### Given exercise
Copy out the line that contains "screw.part.label = name", the line that contains "bpy.data.objects.remove(obj)", and every line between them, exactly, and nothing else.

### Data
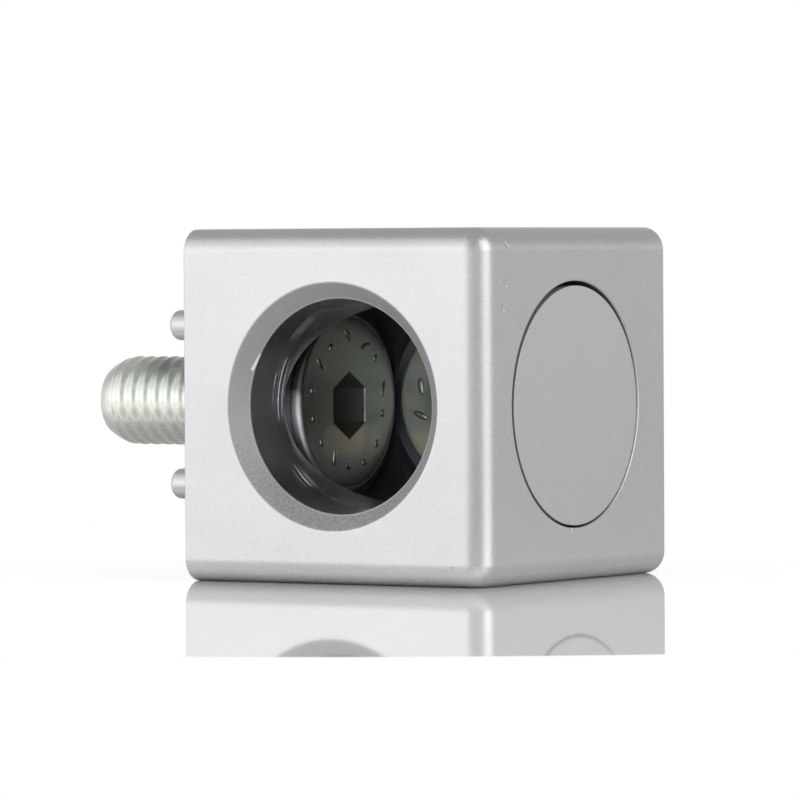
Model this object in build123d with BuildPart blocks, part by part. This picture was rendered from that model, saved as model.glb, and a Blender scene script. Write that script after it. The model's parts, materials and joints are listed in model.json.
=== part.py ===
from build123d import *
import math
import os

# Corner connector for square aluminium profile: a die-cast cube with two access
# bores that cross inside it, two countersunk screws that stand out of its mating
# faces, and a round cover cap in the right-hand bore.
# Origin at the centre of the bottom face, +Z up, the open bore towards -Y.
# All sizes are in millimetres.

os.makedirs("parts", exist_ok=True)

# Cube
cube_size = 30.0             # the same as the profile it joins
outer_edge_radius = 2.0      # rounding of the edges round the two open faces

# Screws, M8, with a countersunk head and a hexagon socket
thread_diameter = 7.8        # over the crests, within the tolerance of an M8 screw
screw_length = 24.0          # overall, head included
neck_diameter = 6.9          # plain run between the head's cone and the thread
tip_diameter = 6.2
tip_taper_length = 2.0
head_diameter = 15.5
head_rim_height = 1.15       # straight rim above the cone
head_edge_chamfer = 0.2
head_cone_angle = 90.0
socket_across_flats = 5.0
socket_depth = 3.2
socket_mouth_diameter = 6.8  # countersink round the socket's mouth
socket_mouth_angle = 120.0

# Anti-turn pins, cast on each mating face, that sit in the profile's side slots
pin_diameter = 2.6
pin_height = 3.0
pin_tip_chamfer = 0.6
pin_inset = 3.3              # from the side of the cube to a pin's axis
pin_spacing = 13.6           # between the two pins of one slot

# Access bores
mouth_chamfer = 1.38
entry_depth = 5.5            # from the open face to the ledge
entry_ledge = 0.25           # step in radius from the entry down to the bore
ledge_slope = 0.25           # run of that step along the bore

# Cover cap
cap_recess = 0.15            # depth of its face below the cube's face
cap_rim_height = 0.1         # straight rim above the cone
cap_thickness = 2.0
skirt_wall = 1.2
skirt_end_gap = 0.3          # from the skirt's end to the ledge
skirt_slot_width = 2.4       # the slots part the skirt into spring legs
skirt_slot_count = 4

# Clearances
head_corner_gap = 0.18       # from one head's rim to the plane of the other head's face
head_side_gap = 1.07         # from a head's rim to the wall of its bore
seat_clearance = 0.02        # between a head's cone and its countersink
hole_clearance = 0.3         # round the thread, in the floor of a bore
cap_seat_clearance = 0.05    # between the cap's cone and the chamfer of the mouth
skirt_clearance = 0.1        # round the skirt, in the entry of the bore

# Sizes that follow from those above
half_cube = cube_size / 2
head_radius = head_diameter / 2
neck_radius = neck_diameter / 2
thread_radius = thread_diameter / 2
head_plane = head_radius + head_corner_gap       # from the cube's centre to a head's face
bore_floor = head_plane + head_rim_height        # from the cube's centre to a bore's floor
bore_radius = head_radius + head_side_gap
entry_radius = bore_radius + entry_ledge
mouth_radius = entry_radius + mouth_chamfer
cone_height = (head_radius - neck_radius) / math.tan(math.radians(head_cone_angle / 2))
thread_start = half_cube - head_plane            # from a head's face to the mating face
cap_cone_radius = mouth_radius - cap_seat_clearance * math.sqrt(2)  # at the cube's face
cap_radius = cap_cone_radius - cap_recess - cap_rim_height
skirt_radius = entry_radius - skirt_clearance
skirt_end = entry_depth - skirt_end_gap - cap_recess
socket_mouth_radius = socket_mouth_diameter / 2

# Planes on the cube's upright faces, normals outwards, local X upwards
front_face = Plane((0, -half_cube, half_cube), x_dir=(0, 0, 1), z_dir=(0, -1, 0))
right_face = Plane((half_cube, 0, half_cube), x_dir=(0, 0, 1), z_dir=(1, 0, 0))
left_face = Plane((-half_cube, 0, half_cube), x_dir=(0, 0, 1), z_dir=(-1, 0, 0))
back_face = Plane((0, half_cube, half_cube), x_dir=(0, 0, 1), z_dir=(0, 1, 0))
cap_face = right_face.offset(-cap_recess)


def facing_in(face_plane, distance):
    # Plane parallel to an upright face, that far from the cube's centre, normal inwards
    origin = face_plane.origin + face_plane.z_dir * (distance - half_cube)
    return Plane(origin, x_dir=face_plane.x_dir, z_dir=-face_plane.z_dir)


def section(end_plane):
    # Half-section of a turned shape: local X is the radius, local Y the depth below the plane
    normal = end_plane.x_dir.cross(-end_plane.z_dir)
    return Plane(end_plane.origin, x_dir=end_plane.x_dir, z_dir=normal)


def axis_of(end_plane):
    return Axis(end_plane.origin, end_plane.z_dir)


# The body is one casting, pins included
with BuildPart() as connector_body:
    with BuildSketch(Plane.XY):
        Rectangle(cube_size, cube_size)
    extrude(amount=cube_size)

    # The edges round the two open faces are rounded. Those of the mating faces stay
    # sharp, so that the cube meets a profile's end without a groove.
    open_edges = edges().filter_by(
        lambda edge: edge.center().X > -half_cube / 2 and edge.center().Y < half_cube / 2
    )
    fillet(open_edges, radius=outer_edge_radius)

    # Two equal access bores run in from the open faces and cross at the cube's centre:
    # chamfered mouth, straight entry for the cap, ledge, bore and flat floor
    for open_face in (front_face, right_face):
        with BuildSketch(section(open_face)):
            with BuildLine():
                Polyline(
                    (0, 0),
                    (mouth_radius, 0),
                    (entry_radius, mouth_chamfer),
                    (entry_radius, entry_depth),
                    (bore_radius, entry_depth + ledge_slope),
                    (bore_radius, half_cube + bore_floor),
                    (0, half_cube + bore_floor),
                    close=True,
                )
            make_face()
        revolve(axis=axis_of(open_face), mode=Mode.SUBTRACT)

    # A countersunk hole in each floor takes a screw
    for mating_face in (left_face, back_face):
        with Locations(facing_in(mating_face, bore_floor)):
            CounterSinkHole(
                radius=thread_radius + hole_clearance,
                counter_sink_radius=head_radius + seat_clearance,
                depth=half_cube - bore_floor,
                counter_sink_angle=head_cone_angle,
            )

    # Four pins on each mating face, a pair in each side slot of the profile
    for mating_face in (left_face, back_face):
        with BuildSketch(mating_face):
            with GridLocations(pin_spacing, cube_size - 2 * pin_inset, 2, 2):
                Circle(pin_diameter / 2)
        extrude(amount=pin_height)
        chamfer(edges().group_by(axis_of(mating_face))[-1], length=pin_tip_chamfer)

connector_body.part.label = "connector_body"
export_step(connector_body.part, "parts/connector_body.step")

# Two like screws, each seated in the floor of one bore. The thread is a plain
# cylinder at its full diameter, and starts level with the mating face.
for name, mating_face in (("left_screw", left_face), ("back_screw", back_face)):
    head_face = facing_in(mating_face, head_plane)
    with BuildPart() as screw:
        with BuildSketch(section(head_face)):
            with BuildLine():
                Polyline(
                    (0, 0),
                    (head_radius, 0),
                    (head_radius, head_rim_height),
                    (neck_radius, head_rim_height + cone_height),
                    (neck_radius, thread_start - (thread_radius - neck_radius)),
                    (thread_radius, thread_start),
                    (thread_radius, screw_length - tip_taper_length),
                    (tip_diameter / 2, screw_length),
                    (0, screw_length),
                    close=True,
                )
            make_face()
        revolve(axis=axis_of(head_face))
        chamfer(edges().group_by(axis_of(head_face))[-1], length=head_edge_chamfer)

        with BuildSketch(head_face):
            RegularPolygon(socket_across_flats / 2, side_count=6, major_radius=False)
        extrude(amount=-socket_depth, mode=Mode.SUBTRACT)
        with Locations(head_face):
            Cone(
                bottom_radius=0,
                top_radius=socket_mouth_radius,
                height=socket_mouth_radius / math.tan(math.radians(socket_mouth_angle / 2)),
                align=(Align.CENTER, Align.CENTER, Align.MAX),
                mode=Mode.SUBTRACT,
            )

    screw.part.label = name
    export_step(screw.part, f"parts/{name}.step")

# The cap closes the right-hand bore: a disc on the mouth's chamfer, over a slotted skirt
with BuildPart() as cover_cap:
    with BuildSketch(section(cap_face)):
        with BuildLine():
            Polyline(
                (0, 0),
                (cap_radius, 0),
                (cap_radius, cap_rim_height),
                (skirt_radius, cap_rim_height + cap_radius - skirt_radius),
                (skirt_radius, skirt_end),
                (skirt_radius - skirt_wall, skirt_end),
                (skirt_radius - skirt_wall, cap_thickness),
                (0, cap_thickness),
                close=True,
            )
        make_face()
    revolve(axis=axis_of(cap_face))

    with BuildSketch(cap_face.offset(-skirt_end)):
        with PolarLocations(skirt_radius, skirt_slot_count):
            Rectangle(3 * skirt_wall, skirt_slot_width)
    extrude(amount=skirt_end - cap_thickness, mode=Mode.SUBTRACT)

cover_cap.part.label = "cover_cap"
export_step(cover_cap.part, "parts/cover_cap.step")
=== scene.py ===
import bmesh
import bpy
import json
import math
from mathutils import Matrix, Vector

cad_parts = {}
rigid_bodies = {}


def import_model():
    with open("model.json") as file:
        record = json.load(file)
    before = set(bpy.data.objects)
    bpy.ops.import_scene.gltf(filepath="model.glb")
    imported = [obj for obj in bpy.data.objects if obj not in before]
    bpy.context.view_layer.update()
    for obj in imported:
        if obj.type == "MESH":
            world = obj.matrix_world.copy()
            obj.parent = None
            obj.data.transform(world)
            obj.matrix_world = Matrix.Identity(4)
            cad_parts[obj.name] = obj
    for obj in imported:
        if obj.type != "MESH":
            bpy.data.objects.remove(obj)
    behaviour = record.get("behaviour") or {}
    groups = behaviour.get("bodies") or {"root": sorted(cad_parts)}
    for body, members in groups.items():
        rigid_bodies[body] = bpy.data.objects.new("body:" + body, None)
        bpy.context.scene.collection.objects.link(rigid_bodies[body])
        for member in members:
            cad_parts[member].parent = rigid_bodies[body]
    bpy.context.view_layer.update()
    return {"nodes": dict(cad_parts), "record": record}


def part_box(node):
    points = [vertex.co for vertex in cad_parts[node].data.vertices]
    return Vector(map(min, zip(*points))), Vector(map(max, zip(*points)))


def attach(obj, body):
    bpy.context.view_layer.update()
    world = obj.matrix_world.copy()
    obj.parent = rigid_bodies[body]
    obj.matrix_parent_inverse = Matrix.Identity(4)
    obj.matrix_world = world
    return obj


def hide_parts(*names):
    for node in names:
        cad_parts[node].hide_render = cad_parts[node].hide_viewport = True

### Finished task
    screw.part.label = name
    export_step(screw.part, f"parts/{name}.step")

# The cap closes the right-hand bore: a disc on the mouth's chamfer, over a slotted skirt
with BuildPart() as cover_cap:
    with BuildSketch(section(cap_face)):
        with BuildLine():
            Polyline(
                (0, 0),
                (cap_radius, 0),
                (cap_radius, cap_rim_height),
                (skirt_radius, cap_rim_height + cap_radius - skirt_radius),
                (skirt_radius, skirt_end),
                (skirt_radius - skirt_wall, skirt_end),
                (skirt_radius - skirt_wall, cap_thickness),
                (0, cap_thickness),
                close=True,
            )
        make_face()
    revolve(axis=axis_of(cap_face))

    with BuildSketch(cap_face.offset(-skirt_end)):
        with PolarLocations(skirt_radius, skirt_slot_count):
            Rectangle(3 * skirt_wall, skirt_slot_width)
    extrude(amount=skirt_end - cap_thickness, mode=Mode.SUBTRACT)

cover_cap.part.label = "cover_cap"
export_step(cover_cap.part, "parts/cover_cap.step")
=== scene.py ===
import bmesh
import bpy
import json
import math
from mathutils import Matrix, Vector

cad_parts = {}
rigid_bodies = {}


def import_model():
    with open("model.json") as file:
        record = json.load(file)
    before = set(bpy.data.objects)
    bpy.ops.import_scene.gltf(filepath="model.glb")
    imported = [obj for obj in bpy.data.objects if obj not in before]
    bpy.context.view_layer.update()
    for obj in imported:
        if obj.type == "MESH":
            world = obj.matrix_world.copy()
            obj.parent = None
            obj.data.transform(world)
            obj.matrix_world = Matrix.Identity(4)
            cad_parts[obj.name] = obj
    for obj in imported:
        if obj.type != "MESH":
            bpy.data.objects.remove(obj)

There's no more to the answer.